אמר רב שמואל בר יצחק: אברהם יצחק ויעקב כתיב שם.
אמר רב אחא בר יעקב: שבטי ישורון כתיב שם.
 
The names of the three patriarchs appeared there—with Yitzhak's name efficiently providing the Het, Tzadi and Kuf. And the phrase "Shivtei Yeshurun," the tribes of Jeshurun, was there as well, supplying the missing Tet.

With these additions, all the letters are present. But why these phrases of all those that might have plugged this orthographic hole? Make no mistake—these choices are deliberate and they encode strong claims.

The first, referring to our ancestors, teaches us that our engagement with the challenges of the present must be done with the language of the past. The only oracle worth hearing is one that draws on the wisdom of the ancestors, not just the sociological realities of the current moment. Torah is a diachronic discipline, one that invites us to grasp a piece of eternity that serves as a control on our desire to bend reality to our will. If Avraham, Yitzhak and Ya’akov could not imagine the Torah we teach as the word of God, then can it really be so?

The second, referring to the tribes of Israel, teaches us that any true attempt at the word of God must be plausibly addressed to all the tribes of Israel. There is no authentic covenantal message that ignores large swaths of the Jewish people. Whether the axis is gender, geography, politics, or anything else that threatens to divide us, the hoshen tells us that we must broaden our sights. We are not spelunking with a headlamp in a private cave. We are meant to be building lighthouses on the highest hilltops, ones that can be seen by all of Shivtei Yeshurun.

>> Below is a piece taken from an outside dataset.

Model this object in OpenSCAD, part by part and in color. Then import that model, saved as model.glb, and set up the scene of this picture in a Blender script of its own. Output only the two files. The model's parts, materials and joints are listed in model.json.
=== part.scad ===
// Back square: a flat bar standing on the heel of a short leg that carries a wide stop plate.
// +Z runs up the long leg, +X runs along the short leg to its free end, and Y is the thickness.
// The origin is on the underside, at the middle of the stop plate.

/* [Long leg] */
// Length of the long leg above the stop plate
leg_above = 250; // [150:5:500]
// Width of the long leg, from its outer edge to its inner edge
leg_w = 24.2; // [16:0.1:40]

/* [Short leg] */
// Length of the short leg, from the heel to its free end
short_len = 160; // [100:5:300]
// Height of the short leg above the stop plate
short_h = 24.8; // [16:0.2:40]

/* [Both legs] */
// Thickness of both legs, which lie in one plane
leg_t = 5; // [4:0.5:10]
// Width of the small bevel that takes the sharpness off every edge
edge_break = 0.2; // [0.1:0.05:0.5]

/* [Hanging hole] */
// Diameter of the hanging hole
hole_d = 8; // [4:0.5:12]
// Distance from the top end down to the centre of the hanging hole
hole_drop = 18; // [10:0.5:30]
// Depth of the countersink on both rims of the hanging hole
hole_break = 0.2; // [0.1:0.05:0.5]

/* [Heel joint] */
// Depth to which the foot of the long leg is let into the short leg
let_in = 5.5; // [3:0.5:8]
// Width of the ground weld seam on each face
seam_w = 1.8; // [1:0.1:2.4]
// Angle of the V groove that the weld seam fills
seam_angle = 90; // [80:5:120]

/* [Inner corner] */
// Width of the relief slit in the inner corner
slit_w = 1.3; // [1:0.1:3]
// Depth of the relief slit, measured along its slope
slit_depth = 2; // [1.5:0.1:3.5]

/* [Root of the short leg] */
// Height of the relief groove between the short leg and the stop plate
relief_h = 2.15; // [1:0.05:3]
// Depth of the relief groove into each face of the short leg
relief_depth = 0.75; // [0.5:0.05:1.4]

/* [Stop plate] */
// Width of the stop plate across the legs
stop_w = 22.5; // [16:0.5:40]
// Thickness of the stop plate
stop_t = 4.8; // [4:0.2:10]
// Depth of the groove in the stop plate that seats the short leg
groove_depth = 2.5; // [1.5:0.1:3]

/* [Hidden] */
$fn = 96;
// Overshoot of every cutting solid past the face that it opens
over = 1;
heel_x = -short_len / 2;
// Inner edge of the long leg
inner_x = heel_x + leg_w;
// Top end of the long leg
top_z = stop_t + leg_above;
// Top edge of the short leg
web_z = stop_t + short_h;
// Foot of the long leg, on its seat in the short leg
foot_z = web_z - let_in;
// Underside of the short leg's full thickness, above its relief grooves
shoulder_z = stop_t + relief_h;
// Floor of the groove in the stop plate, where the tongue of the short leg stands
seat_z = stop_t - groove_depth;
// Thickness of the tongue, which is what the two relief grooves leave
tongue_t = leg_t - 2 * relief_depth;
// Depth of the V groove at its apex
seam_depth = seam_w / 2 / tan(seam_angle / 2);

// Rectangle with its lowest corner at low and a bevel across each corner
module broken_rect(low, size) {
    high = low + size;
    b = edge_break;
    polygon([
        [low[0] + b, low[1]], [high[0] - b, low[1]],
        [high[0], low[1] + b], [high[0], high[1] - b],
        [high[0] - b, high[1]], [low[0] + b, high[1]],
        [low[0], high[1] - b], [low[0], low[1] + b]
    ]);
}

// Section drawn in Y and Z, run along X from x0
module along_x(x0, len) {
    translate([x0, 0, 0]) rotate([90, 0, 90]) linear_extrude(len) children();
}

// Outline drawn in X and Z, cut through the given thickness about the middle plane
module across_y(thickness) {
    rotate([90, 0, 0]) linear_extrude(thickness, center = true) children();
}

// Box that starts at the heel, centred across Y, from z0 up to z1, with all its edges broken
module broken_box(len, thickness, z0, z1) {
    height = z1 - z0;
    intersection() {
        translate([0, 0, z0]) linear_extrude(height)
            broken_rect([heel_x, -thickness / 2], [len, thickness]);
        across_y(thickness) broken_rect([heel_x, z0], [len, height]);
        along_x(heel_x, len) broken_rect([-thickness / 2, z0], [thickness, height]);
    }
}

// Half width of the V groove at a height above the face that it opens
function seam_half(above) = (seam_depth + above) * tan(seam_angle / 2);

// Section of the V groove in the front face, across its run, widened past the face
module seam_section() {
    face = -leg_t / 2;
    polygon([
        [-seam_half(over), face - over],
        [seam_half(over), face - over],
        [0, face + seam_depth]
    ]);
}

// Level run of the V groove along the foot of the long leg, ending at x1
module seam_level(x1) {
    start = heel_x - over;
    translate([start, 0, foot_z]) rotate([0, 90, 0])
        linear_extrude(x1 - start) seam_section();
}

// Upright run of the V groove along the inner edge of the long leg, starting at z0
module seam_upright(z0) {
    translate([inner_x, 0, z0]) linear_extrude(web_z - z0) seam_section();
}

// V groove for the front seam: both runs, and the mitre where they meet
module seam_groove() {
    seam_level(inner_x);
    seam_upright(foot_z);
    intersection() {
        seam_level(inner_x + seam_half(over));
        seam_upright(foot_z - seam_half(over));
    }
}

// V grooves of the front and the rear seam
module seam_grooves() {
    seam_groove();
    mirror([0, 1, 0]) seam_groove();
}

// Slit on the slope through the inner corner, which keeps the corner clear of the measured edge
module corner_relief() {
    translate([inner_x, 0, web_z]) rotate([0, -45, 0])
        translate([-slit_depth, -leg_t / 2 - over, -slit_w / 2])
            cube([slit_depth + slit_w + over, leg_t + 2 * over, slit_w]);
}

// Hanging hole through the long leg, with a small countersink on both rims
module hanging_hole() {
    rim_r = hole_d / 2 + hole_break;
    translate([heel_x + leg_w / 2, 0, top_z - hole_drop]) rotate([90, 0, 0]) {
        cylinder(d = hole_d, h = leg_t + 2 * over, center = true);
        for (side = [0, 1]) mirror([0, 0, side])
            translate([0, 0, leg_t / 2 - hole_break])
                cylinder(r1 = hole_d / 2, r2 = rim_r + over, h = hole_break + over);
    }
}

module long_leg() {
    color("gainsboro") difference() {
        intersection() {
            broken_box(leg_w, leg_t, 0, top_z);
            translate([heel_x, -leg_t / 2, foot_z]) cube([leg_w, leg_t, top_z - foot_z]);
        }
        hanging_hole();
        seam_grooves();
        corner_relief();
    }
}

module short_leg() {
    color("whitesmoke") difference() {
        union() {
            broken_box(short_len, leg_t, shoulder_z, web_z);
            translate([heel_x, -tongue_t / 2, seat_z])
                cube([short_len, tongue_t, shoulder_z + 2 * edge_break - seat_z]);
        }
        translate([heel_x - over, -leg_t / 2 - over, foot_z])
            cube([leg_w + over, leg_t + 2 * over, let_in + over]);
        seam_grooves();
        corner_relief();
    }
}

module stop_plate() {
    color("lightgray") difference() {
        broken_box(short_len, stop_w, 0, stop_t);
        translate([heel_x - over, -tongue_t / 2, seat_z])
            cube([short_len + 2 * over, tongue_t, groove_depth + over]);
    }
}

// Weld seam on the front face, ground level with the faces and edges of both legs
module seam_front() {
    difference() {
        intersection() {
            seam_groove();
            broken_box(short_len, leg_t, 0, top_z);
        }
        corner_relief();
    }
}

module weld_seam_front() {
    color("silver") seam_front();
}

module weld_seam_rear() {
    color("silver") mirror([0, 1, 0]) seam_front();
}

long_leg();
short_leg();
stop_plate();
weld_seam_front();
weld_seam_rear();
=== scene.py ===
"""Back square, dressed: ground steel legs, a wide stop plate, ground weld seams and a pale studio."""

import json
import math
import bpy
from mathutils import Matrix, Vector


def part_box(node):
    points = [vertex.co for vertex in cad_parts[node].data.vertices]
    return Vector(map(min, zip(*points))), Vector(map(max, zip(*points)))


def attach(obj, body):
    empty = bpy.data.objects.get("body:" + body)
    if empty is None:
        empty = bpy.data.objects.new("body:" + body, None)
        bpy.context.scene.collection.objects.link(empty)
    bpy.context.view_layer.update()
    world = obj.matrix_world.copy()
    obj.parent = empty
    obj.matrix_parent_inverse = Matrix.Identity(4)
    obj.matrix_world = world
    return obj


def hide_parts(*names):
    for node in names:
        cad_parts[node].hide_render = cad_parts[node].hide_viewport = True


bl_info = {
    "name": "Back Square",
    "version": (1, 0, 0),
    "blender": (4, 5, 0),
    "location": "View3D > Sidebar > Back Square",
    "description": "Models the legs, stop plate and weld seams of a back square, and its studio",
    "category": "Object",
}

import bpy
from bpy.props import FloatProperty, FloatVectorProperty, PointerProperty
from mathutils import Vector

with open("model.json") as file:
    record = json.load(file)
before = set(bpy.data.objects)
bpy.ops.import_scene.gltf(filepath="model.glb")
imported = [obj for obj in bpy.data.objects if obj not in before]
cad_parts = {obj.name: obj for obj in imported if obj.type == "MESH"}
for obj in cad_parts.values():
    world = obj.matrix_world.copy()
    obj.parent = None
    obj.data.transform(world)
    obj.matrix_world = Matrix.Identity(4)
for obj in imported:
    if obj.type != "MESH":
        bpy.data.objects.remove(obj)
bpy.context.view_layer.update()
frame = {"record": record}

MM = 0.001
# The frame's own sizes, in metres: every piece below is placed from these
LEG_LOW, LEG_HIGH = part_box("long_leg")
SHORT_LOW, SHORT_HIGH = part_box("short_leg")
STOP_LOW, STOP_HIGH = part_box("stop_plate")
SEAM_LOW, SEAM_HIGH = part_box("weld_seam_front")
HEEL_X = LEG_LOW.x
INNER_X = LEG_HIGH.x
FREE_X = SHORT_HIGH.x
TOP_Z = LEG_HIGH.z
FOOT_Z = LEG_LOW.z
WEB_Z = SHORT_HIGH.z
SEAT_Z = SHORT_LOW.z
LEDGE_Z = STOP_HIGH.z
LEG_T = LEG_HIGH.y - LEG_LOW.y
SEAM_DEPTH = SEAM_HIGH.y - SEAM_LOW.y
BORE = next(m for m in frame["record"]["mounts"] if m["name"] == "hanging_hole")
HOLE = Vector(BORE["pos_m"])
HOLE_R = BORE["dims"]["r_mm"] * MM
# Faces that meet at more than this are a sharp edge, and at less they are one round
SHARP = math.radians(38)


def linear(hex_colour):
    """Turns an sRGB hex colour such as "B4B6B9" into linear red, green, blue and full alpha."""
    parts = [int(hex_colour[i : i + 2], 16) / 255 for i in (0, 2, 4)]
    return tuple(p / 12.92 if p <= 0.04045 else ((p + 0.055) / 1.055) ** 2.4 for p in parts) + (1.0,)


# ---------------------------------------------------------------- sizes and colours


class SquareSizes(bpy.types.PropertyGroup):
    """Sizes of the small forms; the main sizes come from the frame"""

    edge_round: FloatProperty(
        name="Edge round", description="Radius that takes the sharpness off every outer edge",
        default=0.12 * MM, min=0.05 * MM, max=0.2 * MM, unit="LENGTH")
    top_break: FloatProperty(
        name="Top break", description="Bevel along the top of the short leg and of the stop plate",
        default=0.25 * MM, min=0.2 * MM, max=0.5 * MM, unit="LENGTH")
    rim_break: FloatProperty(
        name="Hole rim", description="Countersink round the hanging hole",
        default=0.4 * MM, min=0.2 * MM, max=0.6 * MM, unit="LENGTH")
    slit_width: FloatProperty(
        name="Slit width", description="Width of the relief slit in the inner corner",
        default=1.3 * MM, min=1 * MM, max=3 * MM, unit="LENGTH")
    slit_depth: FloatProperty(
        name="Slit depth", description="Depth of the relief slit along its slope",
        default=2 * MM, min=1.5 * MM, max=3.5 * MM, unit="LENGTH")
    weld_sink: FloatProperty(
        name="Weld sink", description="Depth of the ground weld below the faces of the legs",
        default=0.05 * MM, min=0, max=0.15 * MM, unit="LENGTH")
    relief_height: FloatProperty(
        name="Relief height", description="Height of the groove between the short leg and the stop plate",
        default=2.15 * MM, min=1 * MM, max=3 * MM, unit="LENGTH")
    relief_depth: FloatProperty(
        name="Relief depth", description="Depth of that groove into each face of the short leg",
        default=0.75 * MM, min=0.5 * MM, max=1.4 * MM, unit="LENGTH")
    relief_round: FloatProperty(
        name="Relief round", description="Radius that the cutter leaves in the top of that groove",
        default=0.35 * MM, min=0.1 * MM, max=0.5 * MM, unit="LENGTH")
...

Without these letters—those of the earliest generations and those of the maximalist vision of Jewish community—your alphabet will be incomplete, your Torah, no matter how true and luminous you believe it to be, will be incapable of full expression.

To our dear students, we say: never compromise on truth and always shine your light. And let us all hold one another to account, to insist on Jewish leaders who fluently speak in the dialect of eternity as they address the full complement of our eternal people and the broader world.